FLUXLINGS:How does it work with your team/knitters in South America? Do you use all traditional craftspeople in the production?

PHILIP:Our clothes are produced by workshops of knitters in La Paz. Bolivia has ancient traditions of knitting and weaving that go back Millenia and are experts at working with fine Alpaca wool. We found them on our initial trip to Bolivia in 2009 by looking for the best quality work! We work to Fair Trade standards and ensure our knitters are paid more than 3 times the minimum wage. We also try to visit many of them in person every year and it’s always great to hear when someone has managed to save enough to build a house or buy a washing machine etc. We forget how lucky we have it in Europe.

FLUXLINGS:What is special about the Baby Alpaca wool you use in Waddler clothes?

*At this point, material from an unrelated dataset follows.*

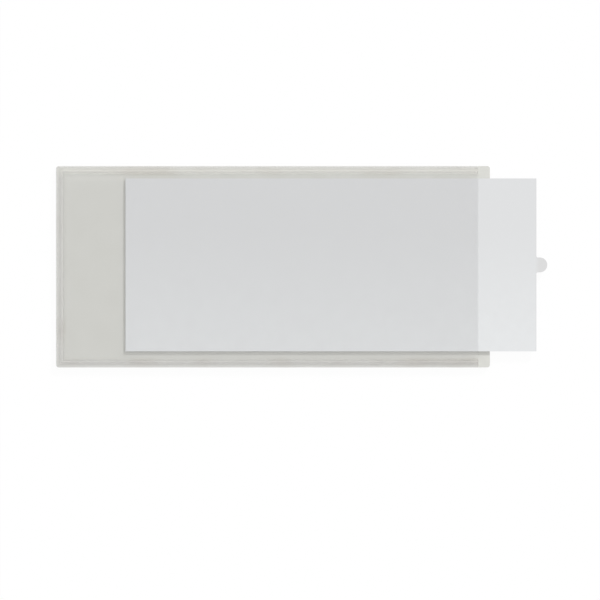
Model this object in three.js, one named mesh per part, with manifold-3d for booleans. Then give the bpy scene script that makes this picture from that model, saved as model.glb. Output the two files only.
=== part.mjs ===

PHILIP:Baby Alpaca is a name given to the fine hairs that grow on the belly of the animal – not necessarily from babies! It’s simply a very fine grade of hair. It’s super soft – similar to cashmere, hypoallergenic, thermic – has hollow fibres that trap heat/ release heat according to the temp, thereby allowing it to breath. It does not contain lanolin and so does not soak up stains, most food can be brushed off. Particularly good for kids! We also make cotton clothes as of this year – they are made from 100% organic pima cotton from Peru. Not live on the website yet, but they will be soon!

FLUXLINGS:The brand has a wonderful aesthetic from the design & clothing themselves, to the photography and even the South America wrapping paper I spotted on the site. What is your design background?

PHILIP:Well my background is in TV and print journalism and my wife’s in Drama and later in Art! Neither of us studied design but I don’t believe this is strictly necessary to be able to design something. All human beings are makers of things as my old Dad (a sculptor) used to say and I think he’s right. Both of us appreciate well made things from food to Art and I guess that sensibility transmits to our clothing designs. In fact Marina does most of the designing and I do most of the business, marketing etc. But there is a large amount of overlap.

FLUXLINGS:Where did you originally come from and where are you/is the brand based now?

PHILIP:I am from Cork in Ireland and Marina is from Fife, Scotland. Where we are based right now is a very good question. We have an office in Surrey where the business is based and we are currently looking for a home. Our ideal would be to spend half the year in South America and half in the UK. But the world is full of so many choices!